Installation and lead times are part of the purchase
A wardrobe can be beautifully designed and still become stressful if the fitting process is poorly managed. Ask what happens from survey to installation, how long the project is likely to take and whether there is a clear point of contact throughout.
Professional installation is especially important in older properties where walls and floors are not perfectly straight. Bespoke furniture needs precise fitting if it is going to look integrated rather than simply squeezed into place. If a company offers a realistic fitting timeframe and stands behind the result with a proper guarantee, that adds genuine peace of mind.
At Finest Furniture Studio, many homeowners value this part of the service just as much as the finished design – especially when they want a premium result without a drawn-out process.
Questions worth asking before you buy
It is sensible to ask how the design will make use of dead space, whether the interior is tailored to your wardrobe habits and what can be adjusted later if your needs change. You should also ask what finish options suit your room’s light levels, whether accessories such as drawers and shoe storage are included, and how the installation team handles uneven walls or difficult corners.
These questions are not about being difficult.

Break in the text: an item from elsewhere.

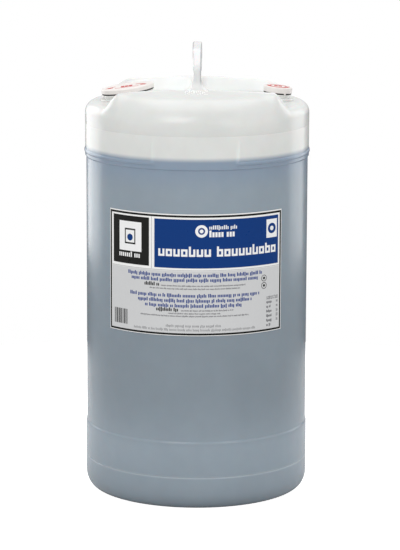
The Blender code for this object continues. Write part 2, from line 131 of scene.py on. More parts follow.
# Its layout in millimetres: u along it from the drum's front, z above the base. A rectangle is
# (left, right, low, high), a line of words (left, right, base), and a ring's middle (u, z).
LABEL_SHEET = (-150.6, 152.0, 279.6, 471.0)
BORDER, BORDER_WIDTH = (-149.6, 151.0, 280.6, 469.2), 3.2
PANELS = (
    ("label_tint", "grey", ((-145.2, 147.0, 283.6, 382.0),)),
    ("label_black", "black", ((-142.4, -73.2, 387.6, 463.4),)),
    ("label_blue", "blue", ((-64.2, 144.4, 386.4, 463.0),)),
    ("label_rules", "rule", ((-145.0, 147.0, 382.6, 383.4), (-69.4, -68.6, 384.0, 466.0))),
)
EMBLEM, EMBLEM_WIDTH, EMBLEM_MIDDLE = (-129.0, -86.5, 408.0, 454.5), 11.0, (-116.0, -99.5, 421.5, 441.0)
DOT, SIDE_BADGE, SIDE_RING = (-107.8, 429.6), (119.6, 141.4, 428.4, 457.4), (130.5, 443.0)
BADGE, HEADLINE = (10.5, 444.8), (404.8, 11.6)
BLUE_LINES = ((-111, 113, 372.8), (-104.5, 104, 365.2), (-107, 108, 340.6), (-92.5, 93.5, 332.6),
              (-80, 79.5, 324.6))
SMALL_LINES = ((-53, 82, 357.6), (-72, 73, 352.8), (-21, 62, 318.6), (-41, 41, 313.9), (-88, 88, 309.7))
SYMBOLS, BARS = ((115.4, 365.4), (115.4, 353.6)), (-140.0, -112.5, 291.2, 315.0)
TABLE_ROWS, TABLE_TOP, TABLE_PITCH = 6, 324.6, 7.3

# Light from the surroundings: above the horizon, and below it from the front (0) to behind (1)
SKY_SHADE, HORIZON_HALF = 0.80, 0.10
GROUND_SHADES = ((0.0, 0.74), (0.5, 0.58), (0.78, 0.34), (0.92, 0.10), (1.0, 0.08))

# Stage: metres and radians, lens in millimetres. A light is (name, place, aim, width, height, watts).
STAGE_RADIUS, STAGE_GLOW = 1.1, 0.9
LENS, SENSOR_WIDTH, CAMERA_PLACE = 186.2, 36.0, (0.0, -4.497, 1.2049)
CAMERA_TURN, CAMERA_YAW, CAMERA_PITCH, CAMERA_ROLL = math.radians(1.0), 0.0012, 0.1895, 0.0036
LIGHTS = (
    ("key", (-1.0, -2.6, 2.2), (0, 0, 0.4), 1.6, 1.2, 20),
    ("fill", (1.7, -2.4, 1.6), (0, 0, 0.4), 1.2, 1.6, 7),
    ("top", (0, 0.1, 2.1), (0, 0, 0.6), 1.6, 1.6, 11),
    ("left_strip", (-0.88, 0.74, 0.68), (0, 0, 0.68), 0.79, 1.0, 5.0),
    ("right_strip", (0.975, 0.61, 0.68), (0, 0, 0.68), 0.64, 1.0, 3.2),
)

# Contents and colours, linear, with light and shade painted in. A colour fades in between two heights, or
# between two distances from a plane.
LIQUID_LEVEL = 555.2 * MM
UNDER_LEVEL_FADE = (LIQUID_LEVEL - 60 * MM, LIQUID_LEVEL - 8 * MM)
LEVEL_FADE = (LIQUID_LEVEL - 5 * MM, LIQUID_LEVEL + 5 * MM)
HEAD_SHADE_FADE, CHANNEL_LIGHT_FADE, HANDLE_FADE = (600 * MM, 630 * MM), (626 * MM, 634 * MM), (656 * MM, 668 * MM)
RIM_SHADE_FADE, LOBE_FADE, HANDLE_SIDE_SHADE_FADE = (136 * MM, 150 * MM), (88 * MM, 100 * MM), (4.8 * MM, 6.6 * MM)
GROOVE_HIGHLIGHT_FADE, GROOVE_HIGHLIGHT_SHARE, NOISE_SPAN = (0.6 * MM, 2.8 * MM), 0.3, (0.3, 0.7)
EMPTY_COLOUR, LIQUID_COLOUR, LEVEL_COLOUR = (0.70, 0.71, 0.69), (0.236, 0.285, 0.328), (0.205, 0.262, 0.335)
# Painted shade on the head, and painted light in the channel between the lobes
HEAD_SHADE_COLOUR, CHANNEL_LIGHT_COLOUR = (0.635, 0.645, 0.63), (0.83, 0.84, 0.83)
# The handle's colour, and painted shade on its side faces
HANDLE_COLOUR, HANDLE_SIDE_SHADE_COLOUR = (0.71, 0.715, 0.72), (0.44, 0.45, 0.46)
# Painted shade on the head's far rim, and a painted highlight on the groove
RIM_SHADE_COLOUR, GROOVE_HIGHLIGHT_COLOUR = (0.44, 0.455, 0.46), (0.50, 0.55, 0.59)
# Painted light and shade by height: darker at the base, brighter below the panel's lower ledge, dimmer low on
# the panel, brighter towards the top
PAINTED_LIGHT_BY_HEIGHT = ((0.0, 0.86), (0.035, 1.12), (0.095, 1.22), (0.108, 1.12), (0.16, 0.95), (0.2, 0.93),
                (0.3, 0.97), (0.42, 1.10), (0.53, 1.20))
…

They are how you tell the difference between a standard sales pitch and a genuinely thoughtful design service.
The right wardrobe should feel designed for your life
The most successful fitted wardrobes do not shout for attention, even when they are visually striking. They simply make the room work better. They create order, soften awkward architecture and give everything a proper place without making the space feel crowded.
If you are choosing carefully, trust the design that answers your daily needs as well as your taste. A beautiful finish matters, but so does the ease of opening a drawer, finding what you need and keeping the room looking composed without effort. That is usually the difference between furniture you merely buy and furniture you are still pleased you chose years later.